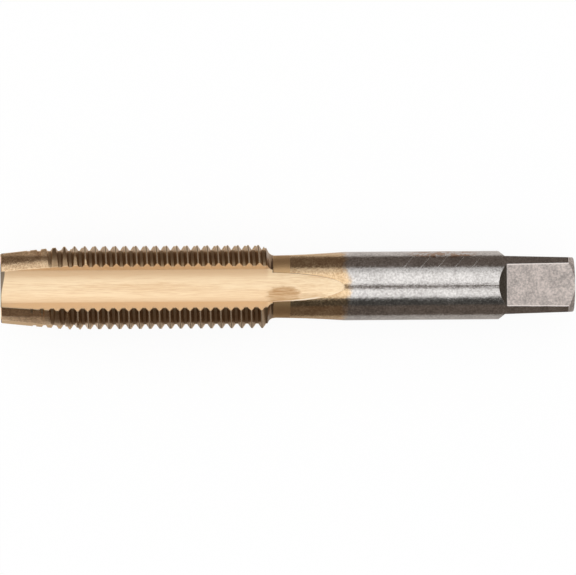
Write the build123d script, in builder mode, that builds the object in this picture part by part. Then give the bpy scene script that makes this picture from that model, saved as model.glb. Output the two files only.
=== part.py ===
"""Hand thread tap, M14 x 1.5, four straight flutes, square drive.

A tap is one bar of tool steel. The blank is turned first: a lead, the thread
diameter, a step down to the shank, and an end chamfer. The lead is ground land by
land, four flutes are milled from the front end and run out on the shank, the thread
is ground as one right-hand helical groove, and four flats make the square drive.

The tool is shaped upright, its axis along +Z and its cutting end at the bottom, which
is how its turned and milled profiles are drawn. The last step lays it down along +X,
one flute facing up, with the crests of two lands touching the surface at height zero.
"""

import os
from math import cos, radians, sin, sqrt, tan

from build123d import *

os.makedirs("parts", exist_ok=True)

# ------------------------------------------------------------ driving dimensions, mm
# Thread: a 60 degree vee with a narrow flat crest and a wider flat root
MAJOR_RADIUS = 7.0
ROOT_RADIUS = 6.2
PITCH = 1.5
CREST_FLAT = PITCH / 8
FLANK_ANGLE = 30.0
GROOVE_START = 2.925
GROOVE_TURNS = 25
GROOVE_SPAN = 56.0
GROOVE_OVERCUT = 0.1

# Lead: the tapered teeth that start the cut, each lower at its heel
LEAD_FRONT_RADIUS = 5.73
LEAD_LENGTH = 10.0
LEAD_RELIEF = 0.45
LEAD_ZONE = 16.0
LAND_HALF_ANGLE = 15.0
FRONT_CHAMFER = 0.15

# Step from the thread down to the shank
THREAD_END = 38.9
STEP_CORNER = 39.75
STEP_FILLET = 1.3
SHANK_RADIUS = 5.06

# Flutes: a shallow hollow floor and two slanted faces, one to the cutting edge and one
# to the heel, run out by a large milling wheel
FLUTES = 4
WEB_RADIUS = 4.0
FLOOR_RADIUS = 5.0
FLOOR_OFFSET = 0.2
FLOOR_CORNER_RADIUS = 0.35
CUTTING_EDGE_OFFSET = 3.37
CUTTING_FACE_ANGLE = 35.0
HEEL_EDGE_OFFSET = 3.45
HEEL_FACE_ANGLE = 34.0
FLUTE_STRAIGHT = 38.1
WHEEL_RADIUS = 77.0
WHEEL_SWING = 16.0

# Square drive: two pairs of flats, ground one pair at a time and a little unequal
LENGTH = 84.6
SHOULDER_ANGLE = 42.0
UP_SHOULDER_START = 73.3
UP_FLATS = (7.92, 7.74)
SIDE_SHOULDER_START = 73.45
SIDE_FLATS = (8.58, 8.02)
END_CHAMFER_LENGTH = 0.95
END_FACE_RADIUS = 3.9

# Free room that a cutting tool has around the bar
AIR = 2.0

# -------------------------------------------------------------- worked-out dimensions
flank_slope = tan(radians(FLANK_ANGLE))
groove_mouth_radius = MAJOR_RADIUS + GROOVE_OVERCUT
groove_root_half = (PITCH - CREST_FLAT) / 2 - (MAJOR_RADIUS - ROOT_RADIUS) * flank_slope
groove_mouth_half = groove_root_half + (groove_mouth_radius - ROOT_RADIUS) * flank_slope

lead_slope = (MAJOR_RADIUS - LEAD_FRONT_RADIUS) / LEAD_LENGTH
land_half_angle = radians(LAND_HALF_ANGLE)
# The cone's axis is shifted square to the land's middle. The cutting edge keeps the full
# lead radius, and the heel of the same land is lower by the relief.
lead_shift = LEAD_RELIEF / (2 * sin(land_half_angle))
cutting_edge_turn = radians(90) - land_half_angle
cone_front_radius = sqrt(
    LEAD_FRONT_RADIUS**2
    + lead_shift**2
    - 2 * LEAD_FRONT_RADIUS * lead_shift * cos(cutting_edge_turn)
)

cutting_edge_height = sqrt(MAJOR_RADIUS**2 - CUTTING_EDGE_OFFSET**2)
heel_edge_height = sqrt(MAJOR_RADIUS**2 - HEEL_EDGE_OFFSET**2)
axis_height = max(cutting_edge_height, heel_edge_height)


def cutting_face(height):
    """Point on a flute's cutting face at a height above the tool's axis."""
    rise = height - cutting_edge_height
    return (height, CUTTING_EDGE_OFFSET + rise * tan(radians(CUTTING_FACE_ANGLE)))


def heel_face(height):
    """Point on a flute's heel face at a height above the tool's axis."""
    rise = height - heel_edge_height
    return (height, -HEEL_EDGE_OFFSET - rise * tan(radians(HEEL_FACE_ANGLE)))


# ------------------------------------------------------------------ turned bar
with BuildPart() as bar:
    with BuildSketch(Plane.XZ) as bar_profile:
        with BuildLine():
            Polyline(
                (0, LEAD_ZONE),
                (MAJOR_RADIUS, LEAD_ZONE),
                (MAJOR_RADIUS, THREAD_END),
                (SHANK_RADIUS, STEP_CORNER),
                (SHANK_RADIUS, LENGTH - END_CHAMFER_LENGTH),
                (END_FACE_RADIUS, LENGTH),
                (0, LENGTH),
                close=True,
            )
        make_face()
        step_corner = bar_profile.vertices().sort_by_distance((SHANK_RADIUS, STEP_CORNER, 0))[0]
        fillet(step_corner, STEP_FILLET)
    revolve(axis=Axis.Z)

# ------------------------------------------------------------------ relieved lead
# Each land's lead is a quarter of a cone whose axis is shifted sideways, so that the
# tapered teeth fall away from the cutting edge towards the heel.
with BuildPart() as lead_quarter:
    cone_shift = lead_shift * cos(radians(180 / FLUTES))
    with Locations((cone_shift, -cone_shift, 0)):
        Cone(
            bottom_radius=cone_front_radius,
            top_radius=cone_front_radius + lead_slope * LEAD_ZONE,
            height=LEAD_ZONE,
            align=(Align.CENTER, Align.CENTER, Align.MIN),
        )
    Cylinder(
        radius=MAJOR_RADIUS,
        height=LEAD_ZONE,
        align=(Align.CENTER, Align.CENTER, Align.MIN),
        mode=Mode.INTERSECT,
    )
    Box(
        MAJOR_RADIUS + AIR,
        MAJOR_RADIUS + AIR,
        LEAD_ZONE,
        align=(Align.MIN, Align.MIN, Align.MIN),
        mode=Mode.INTERSECT,
    )
    front_rim = lead_quarter.edges().filter_by(GeomType.CIRCLE).sort_by(Axis.Z)[0]
    chamfer(front_rim, FRONT_CHAMFER)

# ------------------------------------------------------------------ flute cutter
# The milling wheel travels along the bar, then lifts on its own radius. Its section is
# the wedge between the two faces, rounded off by the circle of the hollow floor.
with BuildPart() as flute_cutter:
    with BuildSketch(Plane.XY.offset(-AIR)) as flute_section:
        with BuildLine():
            Polyline(
                cutting_face(WEB_RADIUS / 2),
                cutting_face(MAJOR_RADIUS + AIR),
                heel_face(MAJOR_RADIUS + AIR),
                heel_face(WEB_RADIUS / 2),
                close=True,
            )
        make_face()
        with Locations((WEB_RADIUS + FLOOR_RADIUS, FLOOR_OFFSET)):
            Circle(FLOOR_RADIUS, mode=Mode.INTERSECT)
        floor_corners = flute_section.vertices().sort_by(Axis.X)[:2]
        fillet(floor_corners, FLOOR_CORNER_RADIUS)
    extrude(amount=AIR + FLUTE_STRAIGHT)
    lifting_face = flute_cutter.faces().sort_by(Axis.Z)[-1]
    wheel_axis = Axis((WEB_RADIUS + WHEEL_RADIUS, 0, FLUTE_STRAIGHT), (0, 1, 0))
    revolve(lifting_face, axis=wheel_axis, revolution_arc=WHEEL_SWING)

# ------------------------------------------------------------------ thread groove
# The helix only meets metal at the lands, so the groove is cut as one short stretch of
# the helix for each land and turn, each ending in the open flute on both sides.
with BuildPart() as groove_stretch:
    with BuildLine():
        Helix(pitch=PITCH, height=PITCH * GROOVE_SPAN / 360, radius=ROOT_RADIUS)
    with BuildSketch(Plane(origin=(0, 0, 0), x_dir=(1, 0, 0), z_dir=(0, 1, 0))):
        with BuildLine():
            Polyline(
                (ROOT_RADIUS, -groove_root_half),
                (groove_mouth_radius, -groove_mouth_half),
                (groove_mouth_radius, groove_mouth_half),
                (ROOT_RADIUS, groove_root_half),
                close=True,
            )
        make_face()
    sweep(is_frenet=True)

groove_places = []
for turn in range(GROOVE_TURNS):
    for land in range(FLUTES):
        start_angle = (land + 0.5) * 360 / FLUTES - GROOVE_SPAN / 2
        height = GROOVE_START + PITCH * (turn + start_angle / 360)
        groove_places.append(Location((0, 0, height), (0, 0, start_angle)))

# ------------------------------------------------------------------ square drive cutter
# One wheel pass for each flat: a slanted shoulder down from the shank, then a flat that
# sinks a little more towards the end.
with BuildPart() as flat_cutters:
    shoulder_slope = 1 / tan(radians(SHOULDER_ANGLE))
    for first_angle, shoulder_start, (front_flats, end_flats) in (
        (0, UP_SHOULDER_START, UP_FLATS),
        (90, SIDE_SHOULDER_START, SIDE_FLATS),
    ):
        flats_start = shoulder_start + (SHANK_RADIUS - front_flats / 2) * shoulder_slope
        for angle in (first_angle, first_angle + 180):
            outward = Vector(1, 0, 0).rotate(Axis.Z, angle)
            across = Vector(0, -1, 0).rotate(Axis.Z, angle)
            with BuildSketch(Plane(origin=(0, 0, 0), x_dir=outward, z_dir=across)):
                with BuildLine():
                    Polyline(
                        (SHANK_RADIUS + AIR, shoulder_start - AIR * shoulder_slope),
                        (front_flats / 2, flats_start),
                        (end_flats / 2, LENGTH),
                        (end_flats / 2, LENGTH + AIR),
                        (SHANK_RADIUS + AIR, LENGTH + AIR),
                        close=True,
                    )
                make_face()
            extrude(amount=SHANK_RADIUS + AIR, both=True)

# ------------------------------------------------------------------ the whole tool
with BuildPart() as upright_tap:
    add(bar.part)
    with PolarLocations(0, FLUTES):
        add(lead_quarter.part)
    with PolarLocations(0, FLUTES):
        add(flute_cutter.part, mode=Mode.SUBTRACT)
    add(flat_cutters.part, mode=Mode.SUBTRACT)
    with Locations(*groove_places):
        add(groove_stretch.part, mode=Mode.SUBTRACT)

lying_plane = Plane(origin=(-LENGTH / 2, 0, axis_height), x_dir=(0, 0, 1), z_dir=(1, 0, 0))
with BuildPart(lying_plane) as tap:
    add(upright_tap.part)

tap.part.label = "tap"
export_step(tap.part, "parts/tap.step")
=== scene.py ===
# %% [markdown]
# # A hand tap, part coated and part bare
#
# A thread tap is one bar of tool steel that cuts an internal thread. Its form is
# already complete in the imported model: lead, thread, flutes, shank and square are one
# solid. What is left to do in Blender is the surface, the table it lies on, the light
# around it and the camera above it.
#
# The whole lesson is about one metal object, so most of it is about two things: how
# the finish changes along the bar, and what the metal has to reflect.

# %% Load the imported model
import math

import bmesh
import bpy
from mathutils import Matrix, Vector


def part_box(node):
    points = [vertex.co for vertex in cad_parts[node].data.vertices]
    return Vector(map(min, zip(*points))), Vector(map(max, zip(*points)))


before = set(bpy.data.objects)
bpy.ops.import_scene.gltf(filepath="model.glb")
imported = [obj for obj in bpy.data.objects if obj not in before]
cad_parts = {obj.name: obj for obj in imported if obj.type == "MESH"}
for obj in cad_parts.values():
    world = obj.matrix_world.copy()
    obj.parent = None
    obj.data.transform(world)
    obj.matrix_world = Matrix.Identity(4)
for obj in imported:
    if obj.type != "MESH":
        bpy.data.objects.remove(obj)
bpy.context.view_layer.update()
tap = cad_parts["tap"]
print("tap triangles:", len(tap.data.polygons))

# %% [markdown]
# ## Where things are on the tap
#
# The finish is laid out from a few stations along the bar, measured in millimetres
# from the cutting end, and from the radius about the bar's axis. The axis runs along
# X at half the tap's height, because the part lies on two of its lands.

# %% Stations along the bar
MM = 0.001
tap_low, tap_high = (Vector(corner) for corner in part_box("tap"))
FRONT_X = tap_low.x
AXIS_HEIGHT = (tap_low.z + tap_high.z) / 2
TAP_LENGTH = (tap_high.x - tap_low.x) / MM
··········
§ **REQUIRED WORK**
In the listing above, find each line with the word "node" and copy it.

§ **THE RESPONSE**
def part_box(node):
    points = [vertex.co for vertex in cad_parts[node].data.vertices]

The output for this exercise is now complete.